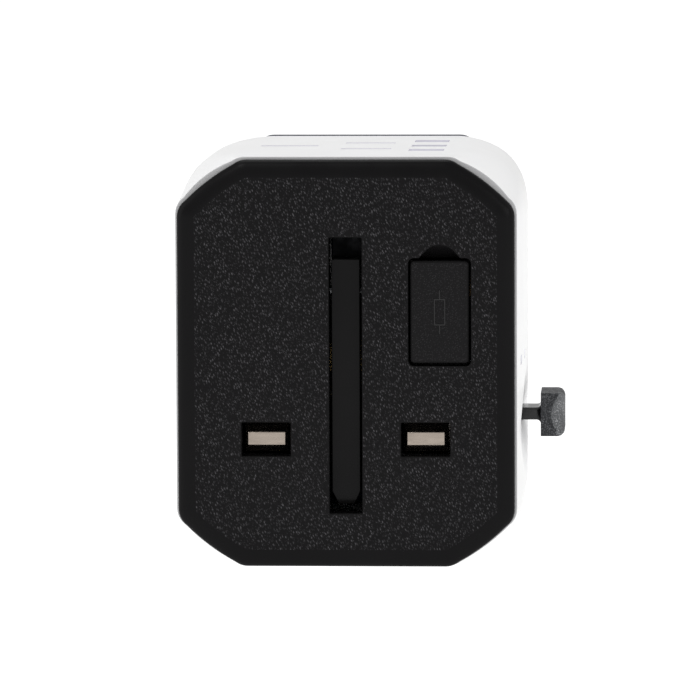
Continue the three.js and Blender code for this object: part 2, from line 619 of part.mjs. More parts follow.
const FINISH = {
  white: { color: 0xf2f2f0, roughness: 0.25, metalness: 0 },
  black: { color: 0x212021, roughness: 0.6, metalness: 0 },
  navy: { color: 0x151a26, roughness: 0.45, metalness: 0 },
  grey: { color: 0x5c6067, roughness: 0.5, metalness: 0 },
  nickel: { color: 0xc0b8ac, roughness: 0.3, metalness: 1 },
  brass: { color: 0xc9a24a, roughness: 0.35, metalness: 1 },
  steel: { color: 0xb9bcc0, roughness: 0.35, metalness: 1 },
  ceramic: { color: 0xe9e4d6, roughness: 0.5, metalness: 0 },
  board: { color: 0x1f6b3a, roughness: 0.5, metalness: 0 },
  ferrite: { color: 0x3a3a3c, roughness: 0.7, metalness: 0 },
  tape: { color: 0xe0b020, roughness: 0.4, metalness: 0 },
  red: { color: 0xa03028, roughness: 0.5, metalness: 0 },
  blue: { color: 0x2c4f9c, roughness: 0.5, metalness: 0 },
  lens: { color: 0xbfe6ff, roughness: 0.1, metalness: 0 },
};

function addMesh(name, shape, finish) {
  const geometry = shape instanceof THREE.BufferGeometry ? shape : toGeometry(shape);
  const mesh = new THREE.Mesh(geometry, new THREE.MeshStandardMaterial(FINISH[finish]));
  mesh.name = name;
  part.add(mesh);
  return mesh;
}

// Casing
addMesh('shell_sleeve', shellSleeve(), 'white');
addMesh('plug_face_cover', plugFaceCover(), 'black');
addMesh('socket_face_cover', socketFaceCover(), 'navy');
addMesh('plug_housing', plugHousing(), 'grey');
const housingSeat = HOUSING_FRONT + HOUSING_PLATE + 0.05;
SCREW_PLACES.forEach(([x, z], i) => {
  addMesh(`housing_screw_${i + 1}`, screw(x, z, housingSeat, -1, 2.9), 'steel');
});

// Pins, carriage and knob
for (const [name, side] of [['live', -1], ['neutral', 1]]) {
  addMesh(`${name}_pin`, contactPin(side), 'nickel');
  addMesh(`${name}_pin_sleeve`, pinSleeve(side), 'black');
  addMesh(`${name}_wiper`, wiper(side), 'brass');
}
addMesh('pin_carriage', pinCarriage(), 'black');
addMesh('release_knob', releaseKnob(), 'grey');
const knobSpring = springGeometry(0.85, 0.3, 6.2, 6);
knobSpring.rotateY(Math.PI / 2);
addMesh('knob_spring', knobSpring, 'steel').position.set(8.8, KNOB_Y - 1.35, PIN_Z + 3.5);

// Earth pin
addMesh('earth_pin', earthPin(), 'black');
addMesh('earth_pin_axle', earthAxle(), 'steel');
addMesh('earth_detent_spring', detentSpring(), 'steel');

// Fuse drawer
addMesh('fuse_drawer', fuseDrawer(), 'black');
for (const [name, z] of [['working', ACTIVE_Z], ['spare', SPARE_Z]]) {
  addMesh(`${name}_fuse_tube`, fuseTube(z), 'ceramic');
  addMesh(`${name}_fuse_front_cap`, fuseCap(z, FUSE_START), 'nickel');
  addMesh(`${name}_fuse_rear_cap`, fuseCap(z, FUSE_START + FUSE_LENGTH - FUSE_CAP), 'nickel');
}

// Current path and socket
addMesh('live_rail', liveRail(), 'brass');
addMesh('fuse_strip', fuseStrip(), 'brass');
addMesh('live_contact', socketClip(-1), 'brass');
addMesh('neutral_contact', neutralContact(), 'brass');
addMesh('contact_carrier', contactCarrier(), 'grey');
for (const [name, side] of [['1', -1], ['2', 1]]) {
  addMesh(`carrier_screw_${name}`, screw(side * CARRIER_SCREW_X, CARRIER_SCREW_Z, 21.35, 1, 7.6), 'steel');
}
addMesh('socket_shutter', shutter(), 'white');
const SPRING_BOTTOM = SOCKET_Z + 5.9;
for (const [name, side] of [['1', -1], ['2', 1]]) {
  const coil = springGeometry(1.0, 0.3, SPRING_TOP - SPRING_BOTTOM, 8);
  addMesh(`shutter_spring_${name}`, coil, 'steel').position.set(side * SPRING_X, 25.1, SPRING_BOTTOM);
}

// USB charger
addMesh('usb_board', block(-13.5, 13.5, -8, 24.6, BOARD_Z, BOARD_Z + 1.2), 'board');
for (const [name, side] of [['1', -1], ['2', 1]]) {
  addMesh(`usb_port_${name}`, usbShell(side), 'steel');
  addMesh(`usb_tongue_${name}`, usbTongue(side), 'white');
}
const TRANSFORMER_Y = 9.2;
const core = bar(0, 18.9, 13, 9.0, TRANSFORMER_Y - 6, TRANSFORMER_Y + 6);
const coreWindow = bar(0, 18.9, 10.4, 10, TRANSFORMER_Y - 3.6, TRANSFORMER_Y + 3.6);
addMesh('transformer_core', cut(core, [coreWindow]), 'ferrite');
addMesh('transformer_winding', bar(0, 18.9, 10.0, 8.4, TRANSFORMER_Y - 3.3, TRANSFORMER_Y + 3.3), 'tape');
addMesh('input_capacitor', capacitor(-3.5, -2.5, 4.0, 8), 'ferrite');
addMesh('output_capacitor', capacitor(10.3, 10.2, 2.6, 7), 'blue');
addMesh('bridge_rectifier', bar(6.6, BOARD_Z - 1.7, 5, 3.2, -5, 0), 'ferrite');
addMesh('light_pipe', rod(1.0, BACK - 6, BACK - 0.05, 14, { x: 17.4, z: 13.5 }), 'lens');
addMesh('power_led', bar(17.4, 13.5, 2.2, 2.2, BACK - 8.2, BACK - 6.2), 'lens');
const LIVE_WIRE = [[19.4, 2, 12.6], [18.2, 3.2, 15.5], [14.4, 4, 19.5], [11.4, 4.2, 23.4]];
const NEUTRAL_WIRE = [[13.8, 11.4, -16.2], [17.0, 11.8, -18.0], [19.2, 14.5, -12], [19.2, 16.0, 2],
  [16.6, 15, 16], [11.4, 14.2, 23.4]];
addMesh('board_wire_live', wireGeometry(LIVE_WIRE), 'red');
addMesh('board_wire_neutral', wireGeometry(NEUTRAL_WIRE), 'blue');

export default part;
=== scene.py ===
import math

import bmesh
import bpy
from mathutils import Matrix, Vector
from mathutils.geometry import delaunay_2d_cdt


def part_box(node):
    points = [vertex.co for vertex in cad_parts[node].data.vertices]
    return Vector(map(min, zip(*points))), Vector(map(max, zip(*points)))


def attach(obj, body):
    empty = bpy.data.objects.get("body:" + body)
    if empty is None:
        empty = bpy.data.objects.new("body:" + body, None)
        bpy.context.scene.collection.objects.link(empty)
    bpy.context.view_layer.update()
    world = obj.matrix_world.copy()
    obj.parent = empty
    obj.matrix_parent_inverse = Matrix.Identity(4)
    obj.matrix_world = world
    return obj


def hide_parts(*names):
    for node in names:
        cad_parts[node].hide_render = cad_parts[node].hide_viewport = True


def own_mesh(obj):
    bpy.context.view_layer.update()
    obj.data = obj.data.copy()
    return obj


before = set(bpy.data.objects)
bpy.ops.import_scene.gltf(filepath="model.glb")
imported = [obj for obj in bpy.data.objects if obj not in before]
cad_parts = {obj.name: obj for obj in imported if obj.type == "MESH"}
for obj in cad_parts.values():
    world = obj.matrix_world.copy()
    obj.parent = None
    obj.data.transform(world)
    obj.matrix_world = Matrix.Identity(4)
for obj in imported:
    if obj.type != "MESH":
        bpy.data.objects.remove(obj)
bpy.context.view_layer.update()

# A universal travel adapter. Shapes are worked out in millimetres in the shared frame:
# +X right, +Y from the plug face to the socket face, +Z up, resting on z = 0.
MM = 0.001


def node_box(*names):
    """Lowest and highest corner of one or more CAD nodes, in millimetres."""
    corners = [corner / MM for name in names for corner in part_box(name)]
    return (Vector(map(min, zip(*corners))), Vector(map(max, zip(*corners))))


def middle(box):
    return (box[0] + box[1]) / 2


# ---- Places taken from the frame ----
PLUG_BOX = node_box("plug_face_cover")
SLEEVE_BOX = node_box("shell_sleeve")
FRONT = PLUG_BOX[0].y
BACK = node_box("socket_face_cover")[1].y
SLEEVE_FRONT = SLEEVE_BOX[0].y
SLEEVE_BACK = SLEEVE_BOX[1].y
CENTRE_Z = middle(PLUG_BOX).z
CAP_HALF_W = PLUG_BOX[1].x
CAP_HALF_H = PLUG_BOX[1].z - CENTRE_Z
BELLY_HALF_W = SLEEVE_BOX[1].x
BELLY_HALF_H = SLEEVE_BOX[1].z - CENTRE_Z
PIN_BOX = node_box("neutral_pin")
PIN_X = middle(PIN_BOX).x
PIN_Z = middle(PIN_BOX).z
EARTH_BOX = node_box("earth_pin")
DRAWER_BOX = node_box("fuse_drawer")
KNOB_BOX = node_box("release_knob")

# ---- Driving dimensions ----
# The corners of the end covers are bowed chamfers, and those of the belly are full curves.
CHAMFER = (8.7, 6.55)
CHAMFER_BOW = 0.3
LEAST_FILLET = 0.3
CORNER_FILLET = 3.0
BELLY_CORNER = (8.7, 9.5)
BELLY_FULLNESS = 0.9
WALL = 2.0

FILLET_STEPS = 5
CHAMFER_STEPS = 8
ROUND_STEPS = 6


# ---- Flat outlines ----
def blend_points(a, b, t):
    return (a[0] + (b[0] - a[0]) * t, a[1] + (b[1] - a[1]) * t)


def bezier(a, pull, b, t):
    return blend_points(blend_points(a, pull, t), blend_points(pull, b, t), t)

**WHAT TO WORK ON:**
Give again the lines from the one with "addMesh('power_led', bar(17.4, 13.5, 2.2, 2.2, BACK" to the one with "zip(*points))), Vector(map(max, zip(*points)))", both lines included, exactly and with no other line.

**OUTPUT FOR THIS TASK:**
addMesh('power_led', bar(17.4, 13.5, 2.2, 2.2, BACK - 8.2, BACK - 6.2), 'lens');
const LIVE_WIRE = [[19.4, 2, 12.6], [18.2, 3.2, 15.5], [14.4, 4, 19.5], [11.4, 4.2, 23.4]];
const NEUTRAL_WIRE = [[13.8, 11.4, -16.2], [17.0, 11.8, -18.0], [19.2, 14.5, -12], [19.2, 16.0, 2],
  [16.6, 15, 16], [11.4, 14.2, 23.4]];
addMesh('board_wire_live', wireGeometry(LIVE_WIRE), 'red');
addMesh('board_wire_neutral', wireGeometry(NEUTRAL_WIRE), 'blue');

export default part;
=== scene.py ===
import math

import bmesh
import bpy
from mathutils import Matrix, Vector
from mathutils.geometry import delaunay_2d_cdt


def part_box(node):
    points = [vertex.co for vertex in cad_parts[node].data.vertices]
    return Vector(map(min, zip(*points))), Vector(map(max, zip(*points)))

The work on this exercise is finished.